Today a short update of Ranunculus semiverticillatus.

Contrary to all suspicions, my little copy  is actually still alive. For one week even a fourth plant shoot shows up.😊
The form of growth is probably a little strange...but if I put the plant in the direct sun, it would die immediately in the heat. Or the long shoots are normal...because in the wilderness some centimetres probably have to be overcome by scree.     I don't know.

Now some questions...I would like to plant the plant in a suitable pot soon. It is 20 cm high. Should I wait until the above-ground parts of the plant retreat?
And should I sink the plant a little deeper into the pot...so that such long shoots do not develop again?

Perhaps you or Mr Martin Sheader have an answer to these questions. I don't want to make any mistakes with this particular plant.
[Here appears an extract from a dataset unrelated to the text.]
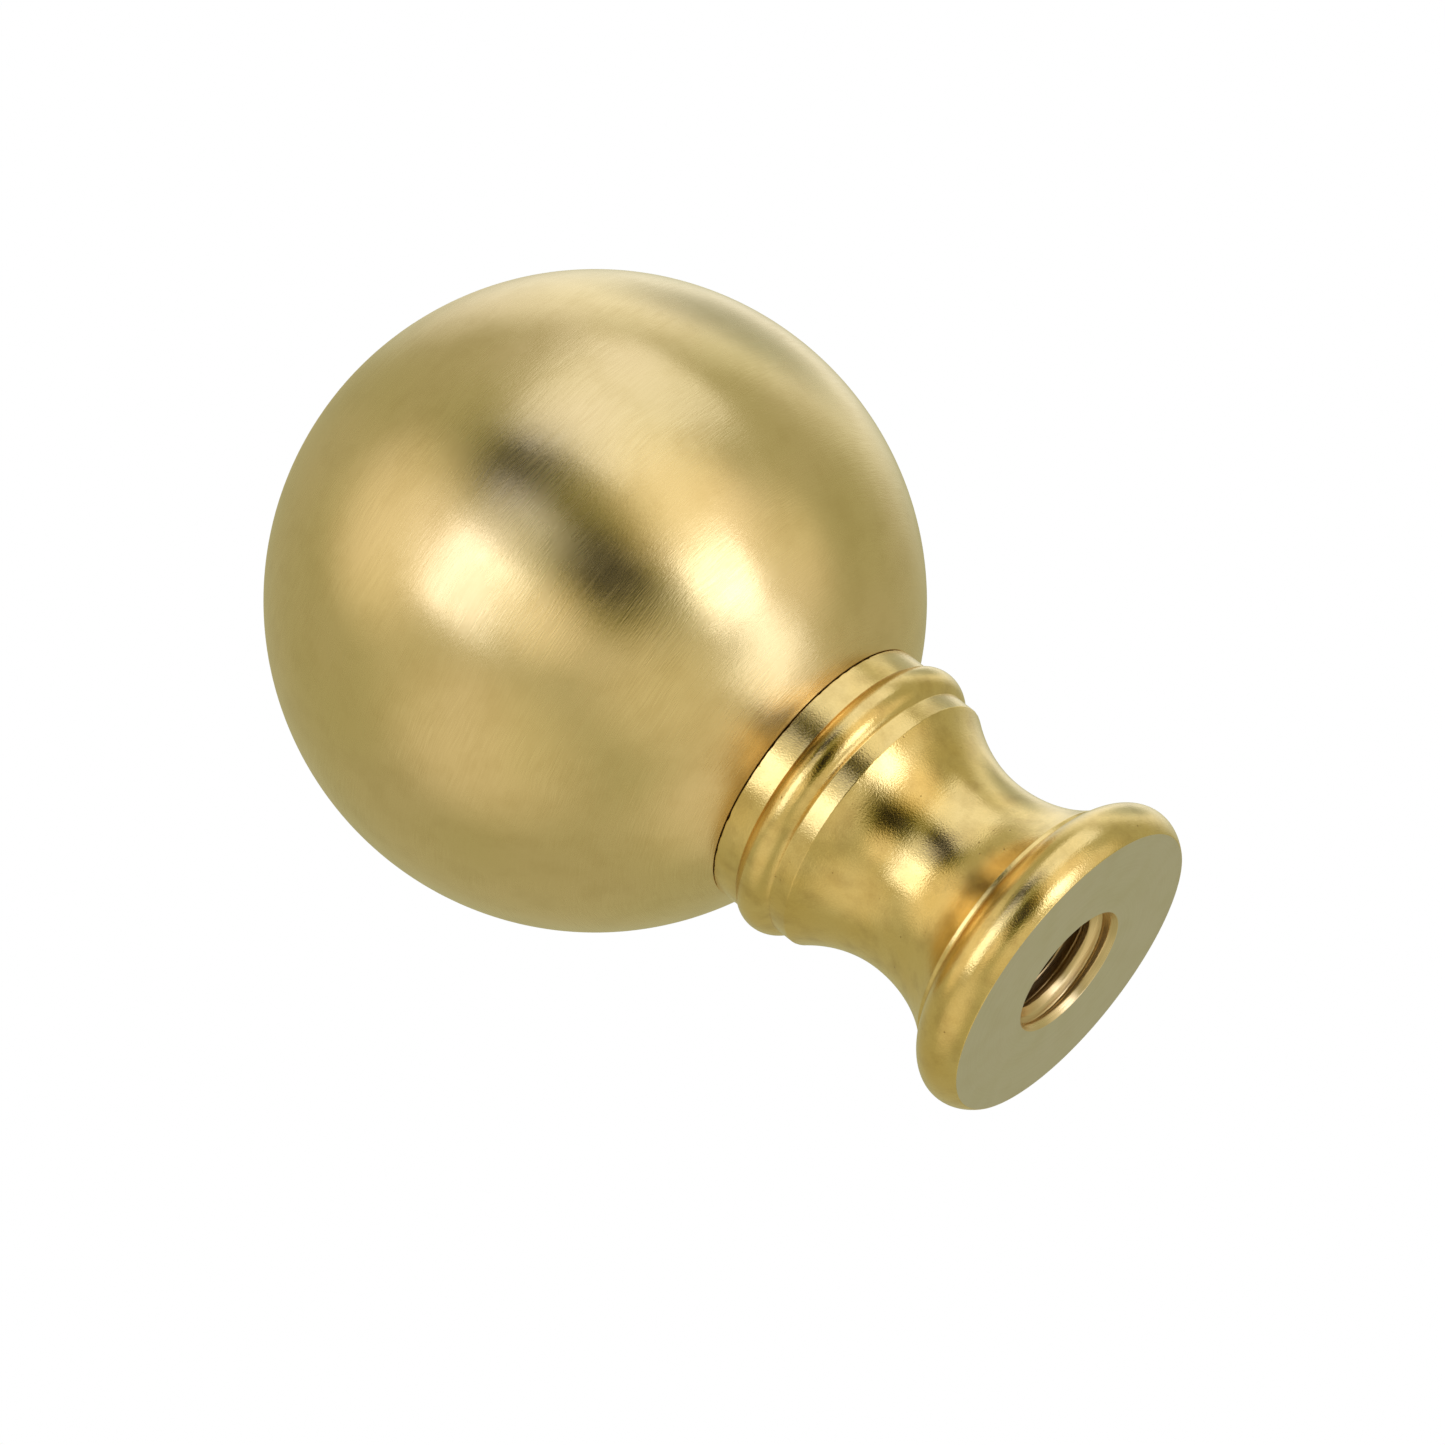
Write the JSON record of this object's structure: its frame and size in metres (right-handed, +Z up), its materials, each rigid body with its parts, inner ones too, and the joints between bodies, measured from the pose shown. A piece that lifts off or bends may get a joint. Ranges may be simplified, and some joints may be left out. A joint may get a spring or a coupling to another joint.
{
  "type": "lamp shade finial",
  "caption": "Brass lamp shade finial: a satin ball on a waisted turned base with a bead, a rounded foot and a tapped blind hole underneath.",
  "frame": {"origin": "centre of the base's flat underside, at the mouth of the tapped hole", "axes": "+Z up along the centre line, from the foot to the ball; X and Y are alike, because every form is turned"},
  "size_m": [0.03, 0.03, 0.0437],
  "materials": {
    "satin_brass": "solid brass, satin brushed around the centre line, unlacquered",
    "turned_brass": "solid brass, turned and lightly polished, with a matt faced underside and a tapped hole"
  },
  "bodies": {
    "root": {"ball": "satin_brass", "base": "turned_brass"}
  },
  "joints": []
}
Thanks in advance and best regards
Thomas


Title: Re: The plant world of Patagonia
Post by: ranunculus on June 04, 2018, 07:56:34 AM
Hi Thomas, I'm replying to your post from Corvara in the Dolomites where we are currently leading wildflower walks.  Congratulations on keeping these remarkable seedlings alive ... such a shame that they are all now growing in such a tiny pot and will need to be moved on quite quickly, you could have experimented with different techniques for growing them on ... even to the extent of placing such a pot with a single seedling into the bottom of a long tom pot and gently filling in around the elongated stem with light, dry graded material.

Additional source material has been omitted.